Restoring balance to the bandwidth scales

Network usage needs have evolved dramatically, especially over the past two years. Consumer traffic flows are shifting heavily toward the home to support remote working, gaming, and e-learning. Not to mention, more people are now online. Globally, internet user numbers are growing at an annual rate of almost 5%, and Southeast Asia remains one of the world’s fastest growing internet markets. The appetite for more bandwidth is constantly growing, and network providers are racing to meet this demand.

Furthermore, enterprises are accelerating their digital transformation and are moving toward virtualised network functions and cloud applications including software-defined WAN to reduce costs. Network operators are also evaluating their infrastructure as deployment decisions for 5G in the region gain pace.

Figure 1. Key application and consumer trends happening in the market

So, what does this all mean? These market shifts are driving traffic toward the edge of the network, which necessitates more distributed computing power. Network providers looking to modernise their IP networks will need a new strategy that can support new traffic flows and the exponential number of new services they will have to deliver over the next several years.

Limitations of traditional network designs

A key challenge of traditional access, aggregation, and metro networks is their static design. Residential and enterprise networks were often built as entirely separate networks because they were designed to support different service types and service-level agreements.

Moreover, all traffic flows move from the access to the metro in a hub-and-spoke configuration, with all services entering the metro regardless of the end destination.

Figure 2. Traditional network design

This type of architecture makes it challenging to insert applications closer to the edge (specifically the access and aggregation zones), resulting in a network that is too rigid to support new distributed services and applications.

Furthermore, lack of operational automation and hardware programmability leads to stranded bandwidth when traffic patterns change—a result of the inability to move traffic flows as needed. A network evolution that modernises existing assets with the latest in technology innovation is required.

The promise of IP/optical convergence

Without adequate network automation and hardware programmability, the network can take hours, days, or even weeks to respond to changes.

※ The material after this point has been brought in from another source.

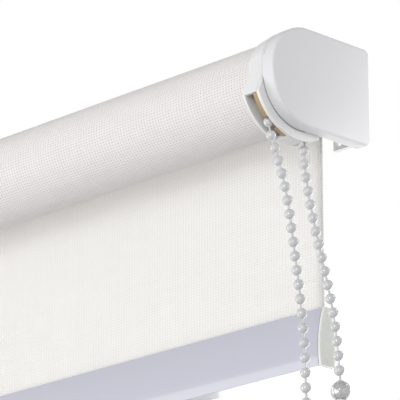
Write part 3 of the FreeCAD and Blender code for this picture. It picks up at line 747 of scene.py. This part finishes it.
BEAD_PITCH = 0.006
BEAD_RADIUS = 0.00215
CORD_RADIUS = 0.00045
CHAIN_ROUTE = [
    (-0.0107, -0.0134, -0.0135), (-0.0106, -0.0129, -0.0215), (-0.0072, -0.0123, -0.0325),
    (-0.0022, -0.0120, -0.0480), (0.0016, -0.0118, -0.0720), (0.0060, -0.0114, -0.1050),
    (0.0074, -0.0112, -0.1410), (0.0077, -0.0124, -0.1780), (0.0072, -0.0146, -0.2090),
    (0.0070, -0.0159, -0.2320), (0.0068, -0.0162, -0.2535), (0.0065, -0.0077, -0.2620),
    (0.0063, 0.0043, -0.2623), (0.0062, 0.0128, -0.2538), (0.0065, 0.0131, -0.2330),
    (0.0070, 0.0114, -0.2040), (0.0075, 0.0095, -0.1700), (0.0074, 0.0082, -0.1340),
    (0.0056, 0.0078, -0.1040), (0.0002, 0.0072, -0.0790), (-0.0052, 0.0068, -0.0580),
    (-0.0086, 0.0066, -0.0410), (-0.0106, 0.0069, -0.0275), (-0.0110, 0.0090, -0.0175),
]
route_origin = Vector((CONTROL_FACE, AXIS_Y, AXIS_Z))
chain_curve = bpy.data.curves.new("chain_line", "CURVE")
chain_curve.dimensions = "3D"
chain_curve.resolution_u = 24
spline = chain_curve.splines.new("NURBS")
spline.points.add(len(CHAIN_ROUTE) - 1)
for place, offset in zip(spline.points, CHAIN_ROUTE):
    place.co = (*(route_origin + Vector(offset)), 1)
spline.order_u = 3
spline.use_endpoint_u = True
chain_holder = bpy.data.objects.new("chain_line", chain_curve)
chain_mesh = bpy.data.meshes.new_from_object(chain_holder)
chain_line = [vert.co.copy() for vert in chain_mesh.vertices]
bpy.data.objects.remove(chain_holder)


def spaced_points(line, pitch):
    """Points a pitch apart along the line, from its start."""
    points, left = [line[0].copy()], pitch
    for before, here in zip(line, line[1:]):
        run = (here - before).length
        done = 0.0
        while run - done > left:
            done += left
            left = pitch
            points.append(before.lerp(here, done / run))
        left -= run - done
    return points


def add_bead(bm, place, radius, segments=16):
    ball = bmesh.ops.create_uvsphere(bm, u_segments=segments, v_segments=segments * 5 // 8, radius=radius)
    bmesh.ops.translate(bm, verts=ball["verts"], vec=place)


def add_rod(bm, start, end, radius):
    """A short round bar between two points."""
    along = end - start
    bar = bmesh.ops.create_cone(bm, cap_ends=True, segments=8, radius1=radius, radius2=radius,
                                depth=along.length)
    bmesh.ops.rotate(bm, verts=bar["verts"], matrix=along.to_track_quat("Z", "Y").to_matrix())
    bmesh.ops.translate(bm, verts=bar["verts"], vec=(start + end) / 2)


bead_white = moulded("bead_white", (0.64, 0.645, 0.66, 1), (0.58, 0.585, 0.60, 1), 0.16,
                     Coat_Weight=0.8, IOR=1.6)
beads = spaced_points(chain_line, BEAD_PITCH)
chain = bmesh.new()
for place in beads:
    add_bead(chain, place, BEAD_RADIUS)
for start, end in zip(beads, beads[1:]):
    add_rod(chain, start, end, CORD_RADIUS)
bead_chain = new_piece("beads_on_cord", chain, bead_white, "root", "chain_plastic", "bead_chain")

connector_low, connector_high = (Vector(corner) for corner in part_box("chain_connector"))
connector_place = (connector_low + connector_high) / 2
CONNECTOR_RADIUS = (connector_high.z - connector_low.z) / 2
clear_plastic = moulded("clear_plastic", (0.80, 0.80, 0.80, 1), (0.74, 0.74, 0.74, 1), 0.1, 0.02,
                        Transmission_Weight=0.6, IOR=1.49, Coat_Weight=0.5)
connector = bmesh.new()
add_bead(connector, connector_place, CONNECTOR_RADIUS, 40)
seam = [edge for edge in connector.edges
        if all(abs(vert.co.x - connector_place.x) < 1e-5 for vert in edge.verts)]
groove = bmesh.ops.bevel(connector, geom=seam, offset=0.00025, segments=2, profile=0.5,
                         affect="EDGES", material=-1)
middle_ring = [vert for vert in connector.verts if abs(vert.co.x - connector_place.x) < 1e-5]
for vert in middle_ring:
    vert.co = connector_place + (vert.co - connector_place) * 0.93
connector_ball = new_piece("chain_joiner", connector, clear_plastic, "root", "clear_plastic",
                           "chain_connector")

Central to resolving this conundrum is IP/optical convergence, which allows network providers to achieve a more cost-efficient, resilient, and unified offering that streamlines networks.

IP/optical convergence refers to the streamlining and simplification of networking layers that include optical (Layer 0) and IP (Layer 3). In a converged architecture, it’s possible for one network element to do the work of two or three in a legacy architecture.

In this way, IP/optical convergence offers the unique capability to streamline networks, thereby enabling network providers to adapt configurations to meet bandwidth requirements in a flexible, agile manner. This convergence could also realise a range of benefits, including increased operational automation and simplicity, improved service velocity, improved reliability, as well as reduced total cost of ownership.

The secret to successful IP/optical convergence

It’s important to remember that no two networks are created equal. Every network comes with its own unique history, configurations, topology, and operational requirements. It is this reality that makes a one-size-fits-all approach for convergence nearly impossible.

However, what is universally critical to tying all elements together from Layer 0 to Layer 3 of the converged infrastructure is a multi-layered and intelligent network. To truly unlock the full capabilities of IP/optical convergence, the modernised network must streamline and support all automation functions within a unified open interface, not through disconnected software applications. Even after stripping legacy infrastructure apart to converge the network technology, network providers will only really be halfway to realising effective network evolution without automation.

Ensuring network strategies are modernised for the digital age 

Modernising the network may seem daunting, but it’s necessary. In the new networking environment, software control, automation, and analytics are no longer “nice to haves”—they’re needed for successful network transformation. The hunt for new value will drive distributed edge cloud nodes closer to communities and enterprises, requiring high-performance compute, networking, and AI-powered systems that can enhance productivity while improving user experiences.

The world has moved on from old networking architectures quickly and, in many cases, permanently. Ultimately, network providers seeking to streamline their networking layers are likely to mitigate revenue declines while enabling a consistent, seamless user experience regardless of location.